Walkowicz discussed the concept of the so-called habitable zone around stars—an area that could be at the right temperature for liquid water to exist on a planet’s surface. This is a ballpark figure; she noted that distant astronomers looking at our solar system would declare Venus, Earth, and Mars all to be within our Sun’s habitable zone. Yet these are very different worlds and two of them are not particularly hospitable at present. The type and kind of starlight, a planet’s orbit, tidal heating, radiation protection, and the actual existence of water, ice, haze, or clouds all can make big differences for a planet’s potential habitability.

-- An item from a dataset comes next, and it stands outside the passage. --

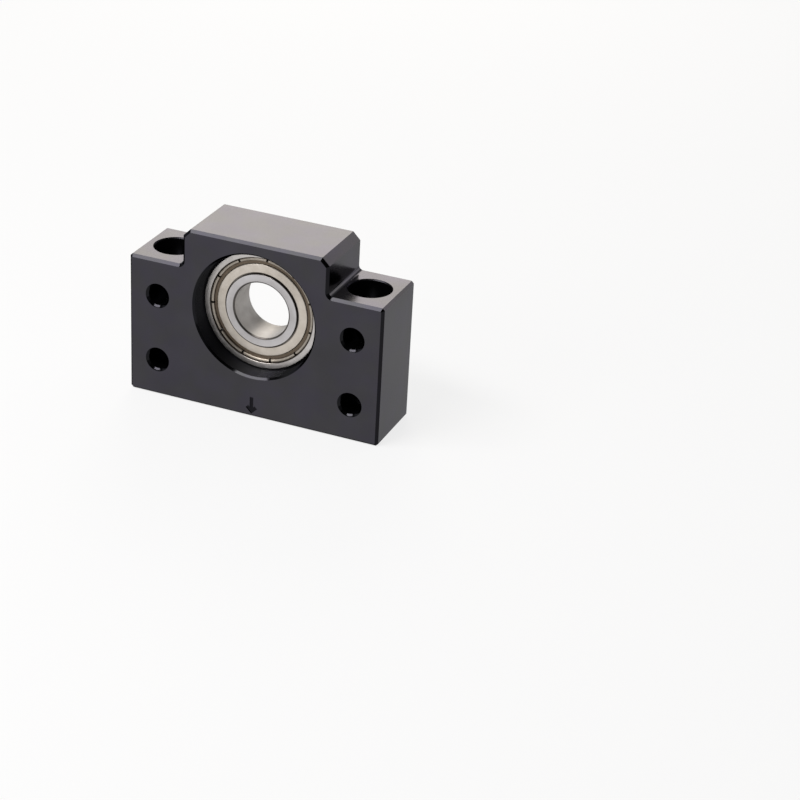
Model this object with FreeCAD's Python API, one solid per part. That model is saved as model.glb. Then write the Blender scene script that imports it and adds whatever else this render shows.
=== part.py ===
import FreeCAD, Part
import math
import os

# Support-side end unit for a ball screw: a shouldered steel block that carries a
# shielded deep-groove ball bearing, 15 mm journal, in a straight through bore.
# Units are millimetres. The origin is the middle of the base, +Z is up, X runs
# across the block and the bearing axis lies along Y. The front face looks to -Y.

V = FreeCAD.Vector
X_AXIS, Y_AXIS = V(1, 0, 0), V(0, 1, 0)

# Block
body_width = 70.0
body_depth = 20.0
body_height = 48.0
shoulder_height = 38.0
crown_width = 40.0
crown_corner_chamfer = 2.0
root_fillet = 1.2
face_edge_chamfer = 0.7
side_edge_chamfer = 0.6

# Bearing seat in the block, with a relief that opens it in front of the bearing
centre_height = 28.0
seat_clearance = 0.02
seat_mouth_chamfer = 0.5
relief_step = 0.6
relief_overlap = 1.0
bearing_recess = 4.5

# Screws down through the shoulders, with cap heads sunk in the top
screw_spacing = 54.0
base_screw_hole = 6.6
head_pocket = 11.0
head_pocket_depth = 6.5
head_pocket_chamfer = 0.3

# Screws through the face, two columns of two, in line with the base screws
face_screw_hole = 5.5
face_screw_chamfer = 0.6
lower_face_screw_height = 10.0
face_screw_pitch = 18.0

# Deep-groove ball bearing
bearing_bore = 15.0
bearing_outside = 32.0
bearing_width = 9.0
outer_corner_radius = 0.3
bore_corner_radius = 0.5
pitch_diameter = 23.5
ball_diameter = 4.762
ball_count = 9
race_conformity = 0.519
race_clearance = 0.02

# Inner ring shoulders
inner_land_diameter = 20.5
inner_notch_diameter = 19.7
inner_notch_depth = 1.1

# Outer ring shoulders and the groove that holds each shield
outer_land_diameter = 26.6
shield_mouth_diameter = 28.8
shield_groove_diameter = 29.5
shield_groove_width = 0.5
shield_seat_depth = 1.45

# Pressed shields
shield_thickness = 0.25
shield_bore_gap = 0.35
shield_face_depth = 0.45
shield_disc_width = 2.3
shield_step = 0.4
shield_curl_radius = 0.5
shield_curl_depth = 0.2
shield_play = 0.03
shield_slot_count = 11
shield_slot_width = 0.6
front_shield_turn = 5.2

# Pressed ribbon cage in two riveted halves
cage_thickness = 0.45
cage_width = 2.2
pocket_clearance = 0.08
rivet_diameter = 0.8
rivet_head_diameter = 1.5
rivet_head_height = 0.3
rivet_play = 0.01

# Worked out from the sizes above
front_y = -body_depth / 2
bearing_middle_y = front_y + bearing_recess + bearing_width / 2
half_width = bearing_width / 2
ball_radius = ball_diameter / 2
pitch_radius = pitch_diameter / 2
race_radius = race_conformity * ball_diameter


def outline(start, *steps):
    """Closed wire in the XY plane. A step is a point, or a pair of points for an arc."""
    edges = []
    here = V(*start, 0)
    for step in steps + (start,):
        if isinstance(step[0], tuple):
            through, end = V(*step[0], 0), V(*step[1], 0)
            edges.append(Part.Arc(here, through, end).toShape())
        else:
            end = V(*step, 0)
            if end.distanceToPoint(here) > 1e-7:
                edges.append(Part.LineSegment(here, end).toShape())
        here = end
    return Part.Wire(edges)


def corner_arc(centre, radius, start_deg, end_deg):
    """Middle and end point of an arc about a centre, as one step of an outline."""
    def on_arc(degrees):
        angle = math.radians(degrees)
        return (centre[0] + radius * math.cos(angle), centre[1] + radius * math.sin(angle))
    return (on_arc((start_deg + end_deg) / 2), on_arc(end_deg))


def turned(wire):
    """Solid of revolution about Y from a section drawn as radius along X, width along Y."""
    return Part.Face(wire).revolve(V(0, 0, 0), Y_AXIS, 360)


def in_block(shape):
    """Moves a piece drawn about the origin to the bearing's place in the block."""
    placed = shape.copy()
    placed.translate(V(0, bearing_middle_y, centre_height))
    return placed


def around(shape, count, index):
    """Copy of a shape drawn at the top of the bearing, turned to its place in the ring."""
    placed = shape.copy()
    placed.rotate(V(0, 0, 0), Y_AXIS, index * 360 / count)
    return placed


def drilled(diameter, chamfer, start, direction, length):
    """Tool for a through hole with a chamfered mouth at each end."""
    radius = diameter / 2
    end = start + direction * length
    hole = Part.makeCylinder(radius, length, start, direction)
    near = Part.makeCone(radius + chamfer, radius, chamfer, start, direction)
    far = Part.makeCone(radius + chamfer, radius, chamfer, end, direction * -1)
    return hole.fuse([near, far])


# Block, milled from bar

def block_outline():
    """Front outline: chamfered crown corners, filleted roots, edges broken at the sides."""
    half, crown = body_width / 2, crown_width / 2
    side, corner, fillet = side_edge_chamfer, crown_corner_chamfer, root_fillet
    right_root = corner_arc((crown + fillet, shoulder_height + fillet), fillet, 270, 180)
    left_root = corner_arc((-crown - fillet, shoulder_height + fillet), fillet, 0, -90)
    return outline(
        (-half + side, 0),
        (half - side, 0), (half, side),
        (half, shoulder_height - side), (half - side, shoulder_height),
        (crown + fillet, shoulder_height), right_root,
        (crown, body_height - corner), (crown - corner, body_height),
        (-crown + corner, body_height), (-crown, body_height - corner),
        (-crown, shoulder_height + fillet), left_root,
        (-half + side, shoulder_height), (-half, shoulder_height - side),
        (-half, side))


def block_blank():
    """The outline run through the depth, with its front and back edges chamfered."""
    wire = block_outline()
    wire.rotate(V(0, 0, 0), X_AXIS, 90)
    wire.translate(V(0, -front_y, 0))
    blank = Part.Face(wire).extrude(V(0, -body_depth, 0))
    rims = [edge for edge in blank.Edges
            if edge.BoundBox.YLength < 1e-6]
    return blank.makeChamfer(face_edge_chamfer, rims)


def base_screw_tool(x):
    """Clearance hole down to the base, with the pocket for a cap screw's head."""
    floor = shoulder_height - head_pocket_depth
    radius = head_pocket / 2
    hole = Part.makeCylinder(base_screw_hole / 2, floor, V(x, 0, 0))
    pocket = Part.makeCylinder(radius, head_pocket_depth, V(x, 0, floor))
    mouth = Part.makeCone(radius, radius + head_pocket_chamfer, head_pocket_chamfer,
                          V(x, 0, shoulder_height - head_pocket_chamfer))
    return hole.fuse([pocket, mouth])


def seat_tools():
    """The bore that the bearing slides in, and the wider relief at its front end."""
    start = V(0, front_y, centre_height)
    seat = drilled(bearing_outside + 2 * seat_clearance, seat_mouth_chamfer,
                   start, Y_AXIS, body_depth)
    radius = bearing_outside / 2 + seat_clearance + relief_step
    relief = Part.makeCylinder(radius, bearing_recess + relief_overlap, start, Y_AXIS)
    mouth = Part.makeCone(radius + seat_mouth_chamfer, radius, seat_mouth_chamfer,
                          start, Y_AXIS)
    return [seat, relief, mouth]


def housing():
    tools = seat_tools()
    for side in (-1, 1):
        x = side * screw_spacing / 2
        tools.append(base_screw_tool(x))
        for row in range(2):
            z = lower_face_screw_height + row * face_screw_pitch
            tools.append(drilled(face_screw_hole, face_screw_chamfer,
                                 V(x, front_y, z), Y_AXIS, body_depth))
    return block_blank().cut(tools)


# Bearing rings, turned and ground

def race(bottom_radius, land_radius, inward):
    """Half width of a ball groove at the land, for a groove that opens in or out."""
    centre = bottom_radius + inward * race_radius
    return math.sqrt(race_radius ** 2 - (land_radius - centre) ** 2)


def outer_ring():
    outside, land = bearing_outside / 2, outer_land_diameter / 2
    mouth, groove = shield_mouth_diameter / 2, shield_groove_diameter / 2
    seat = half_width - shield_seat_depth
    corner = outer_corner_radius
    bottom = pitch_radius + ball_radius + race_clearance
    reach = race(bottom, land, -1)
    return turned(outline(
        (outside, corner - half_width),
        (outside, half_width - corner),
        corner_arc((outside - corner, half_width - corner), corner, 0, 90),
        (mouth, half_width), (mouth, seat + shield_groove_width),
        (groove, seat + shield_groove_width), (groove, seat),
        (land, seat), (land, reach),
        ((bottom, 0), (land, -reach)),
        (land, -seat), (groove, -seat),
        (groove, -seat - shield_groove_width), (mouth, -seat - shield_groove_width),
        (mouth, -half_width), (outside - corner, -half_width),
        corner_arc((outside - corner, corner - half_width), corner, -90, 0)))


def inner_ring():
    bore, land = bearing_bore / 2, inner_land_diameter / 2
    notch = inner_notch_diameter / 2
    floor = half_width - inner_notch_depth
    corner = bore_corner_radius
    bottom = pitch_radius - ball_radius - race_clearance
    reach = race(bottom, land, 1)
    return turned(outline(
        (bore, half_width - corner),
        (bore, corner - half_width),
        corner_arc((bore + corner, corner - half_width), corner, 180, 270),
        (notch, -half_width), (notch, -floor), (land, -floor), (land, -reach),
        ((bottom, 0), (land, reach)),
        (land, floor), (notch, floor), (notch, half_width),
        (bore + corner, half_width),
        corner_arc((bore + corner, half_width - corner), corner, 90, 180)))


def ball():
    """One ball at the top of the ring."""
    return Part.makeSphere(ball_radius, V(0, 0, pitch_radius))


# Cage, two ribbons pressed round the balls and riveted between them

def cage_half(side):
    """Flat lands that meet on the ball plane, and a round pocket over each ball."""
    inside, outside = pitch_radius - cage_width / 2, pitch_radius + cage_width / 2
    pocket = ball_radius + pocket_clearance
    tall = pocket + cage_thickness
    band = Part.makeCylinder(outside, tall, V(0, 0, 0), Y_AXIS)
    band = band.cut(Part.makeCylinder(inside, tall, V(0, 0, 0), Y_AXIS))
    lands = Part.makeCylinder(outside, cage_thickness, V(0, 0, 0), Y_AXIS)
    shell = Part.makeSphere(tall, V(0, 0, pitch_radius))
    hollow = Part.makeSphere(pocket, V(0, 0, pitch_radius))
    ribbon = lands.fuse([around(shell, ball_count, i) for i in range(ball_count)])
    ribbon = ribbon.common(band)
    cuts = [around(hollow, ball_count, i) for i in range(ball_count)]
    hole = Part.makeCylinder(rivet_diameter / 2 + rivet_play, cage_thickness,
                             V(0, 0, pitch_radius), Y_AXIS)
    cuts += [around(hole, ball_count, i + 0.5) for i in range(ball_count)]
    half = ribbon.cut(cuts).removeSplitter()
    return half if side > 0 else half.mirror(V(0, 0, 0), Y_AXIS)


def rivet():
    """Shank through both lands with a cone head at each end, at the top of the ring."""
    shank, head = rivet_diameter / 2, rivet_head_diameter / 2
    height = rivet_head_height
    pin = Part.makeCylinder(shank, 2 * cage_thickness, V(0, -cage_thickness, 0), Y_AXIS)
    heads = [Part.makeCone(head, shank, height, V(0, end * cage_thickness, 0), Y_AXIS * end)
             for end in (-1, 1)]
    placed = pin.fuse(heads)
    placed.translate(V(0, 0, pitch_radius))
    return placed


def cage_rivets():
    return Part.makeCompound(
        [around(rivet(), ball_count, i + 0.5) for i in range(ball_count)])


# Shields, pressed from sheet, with a slotted curl sprung into the outer ring

def shield_section():
    """Sheet section: flat disc, a step down, and a curl that ends in the ring's groove."""
    inner = inner_notch_diameter / 2 + shield_bore_gap
    face = half_width - shield_face_depth
    floor = face - shield_step
    curl_top = half_width - shield_curl_depth
    curl_end = half_width - shield_seat_depth + shield_play
    lip = shield_groove_diameter / 2 - shield_play
    disc_end = inner + shield_disc_width
    curl_out = shield_mouth_diameter / 2 - shield_play
    curl_middle = curl_out - shield_curl_radius
    curl_in = curl_middle - shield_curl_radius
    crest = curl_top - shield_curl_radius
    sheet = shield_thickness
    flare = half_width - shield_seat_depth + shield_groove_width - 2 * shield_play
    return outline(
        (inner, face - sheet), (inner, face),
        (disc_end, face), (disc_end + shield_step / 2, floor),
        (curl_in, floor), (curl_in, crest),
        ((curl_middle, curl_top), (curl_out, crest)),
        (curl_out, flare), (lip, curl_end + sheet), (lip, curl_end),
        (curl_out - sheet, flare - sheet / 2), (curl_out - sheet, crest),
        ((curl_middle, curl_top - sheet), (curl_in + sheet, crest)),
        (curl_in + sheet, floor - sheet),
        (disc_end - sheet / 2 + shield_step / 2, floor - sheet),
        (disc_end - sheet / 2, face - sheet))


def shield(side):
    disc = turned(shield_section())
    slot_from = shield_mouth_diameter / 2 - 2 * shield_curl_radius - 2 * shield_play
    slot = Part.makeBox(shield_slot_width, half_width, pitch_radius)
    slot.translate(V(-shield_slot_width / 2, 0, slot_from))
    disc = disc.cut([around(slot, shield_slot_count, i)
                     for i in range(shield_slot_count)])
    if side > 0:
        return disc
    disc = disc.mirror(V(0, 0, 0), Y_AXIS)
    disc.rotate(V(0, 0, 0), Y_AXIS, front_shield_turn)
    return disc


def pieces():
    """Every piece by its node name, in place."""
    made = {"housing": housing(),
            "outer_ring": in_block(outer_ring()),
            "inner_ring": in_block(inner_ring()),
            "front_shield": in_block(shield(-1)),
            "rear_shield": in_block(shield(1)),
            "cage_front": in_block(cage_half(-1)),
            "cage_rear": in_block(cage_half(1)),
            "cage_rivets": in_block(cage_rivets())}
    for i in range(ball_count):
        made[f"ball_{i + 1}"] = in_block(around(ball(), ball_count, i))
    return made


os.makedirs("parts", exist_ok=True)
for name, shape in pieces().items():
    shape.exportStep(f"parts/{name}.step")
    print(name, "solids", len(shape.Solids), "valid", shape.isValid(),
          "volume", round(shape.Volume, 2))
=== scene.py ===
import math

import bmesh
import bpy
import numpy as np
from mathutils import Matrix, Vector


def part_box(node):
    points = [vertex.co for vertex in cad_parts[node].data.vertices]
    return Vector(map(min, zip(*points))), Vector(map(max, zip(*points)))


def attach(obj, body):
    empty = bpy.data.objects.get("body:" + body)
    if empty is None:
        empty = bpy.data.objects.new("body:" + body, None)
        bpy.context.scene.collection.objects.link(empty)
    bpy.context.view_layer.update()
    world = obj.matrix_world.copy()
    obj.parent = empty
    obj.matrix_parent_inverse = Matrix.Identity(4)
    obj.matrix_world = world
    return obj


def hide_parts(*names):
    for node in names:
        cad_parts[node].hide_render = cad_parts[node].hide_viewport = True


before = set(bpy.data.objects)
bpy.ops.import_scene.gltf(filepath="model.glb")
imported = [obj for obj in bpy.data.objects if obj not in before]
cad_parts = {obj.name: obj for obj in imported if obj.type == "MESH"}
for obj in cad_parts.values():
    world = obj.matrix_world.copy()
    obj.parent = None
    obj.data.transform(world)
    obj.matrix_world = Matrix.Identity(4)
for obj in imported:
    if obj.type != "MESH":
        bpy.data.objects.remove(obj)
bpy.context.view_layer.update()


# Block: the shouldered steel body that is screwed to the machine and carries the bearing. It is
# milled from bar and ground on its flat faces, its edges are chamfered and then broken by hand, and
# it is blacked all over. An arrow engraved low on the front points at the edge that it stands on.
MM = 0.001
block_low, block_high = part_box("housing")
front_face_y = block_low.y
shoulder_height = 38 * MM
crown_half = 20 * MM
bore_height = 28 * MM
seat_reach = 18 * MM
screw_aside = 27 * MM
pocket_reach = 5.7 * MM
chamfer_reach = 1.05 * MM
broken_edge = 0.13 * MM
broken_edge_segments = 3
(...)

As we move forward, astronomers will look not just at exoplanets’ location, but also at their biosignatures, which Walkowicz explained are the, “signatures of the chemical species that make up a planet’s atmosphere and whether they mean that life can be there.” Finding oxygen, ozone, water, carbon dioxide, and methane all could be positive indicators for life. On the other hand, finding carbon monoxide in a planet’s atmosphere would mean life is less likely. But even the right ingredients don’t necessarily mean life exists.

Local help from VPL

The Virtual Planetary Laboratory (VPL) at the University of Washington is leading the way in looking at such biosignatures and interpreting what they could mean for varying planets around different types of stars. Having so many possible combinations can be on the confusing side.

“Planets are complicated,” Walkowicz said. “They’re not just spheres orbiting around a star that’s getting some illumination at some distance.”

“It’s usually just not one thing, its the balance of things overall. You have to be able to look at the complete picture in order to interpret what you find,” she added.

That is difficult to do at present, but a couple of future space telescopes will be able to help. The Transiting Exoplanet Survey Satellite (TESS) is scheduled to launch next March, and the James Webb Space Telescope is targeted for launch in October 2018. TESS will look for more exoplanets by watching for their transits in front of some 200,000 nearby stars. The Webb, according to Walkowicz, will look into the infrared and explore the plentiful small, red stars in the galaxy and try to take the spectra of the atmospheres of planets in orbit around them.

“In some cases, we’ll be able to get this chemical fingerprint of what the planet’s atmosphere is made up of,” Walkowicz enthused. She added that the VPL’s work will help astronomers decide which planets to study with the new space telescopes—it will be important to winnow the field down to the most promising candidates, as competing demands for time on these scopes will limit the observing opportunities for any one project.

We might well have a better idea if there’s life elsewhere in the not-too-distant future.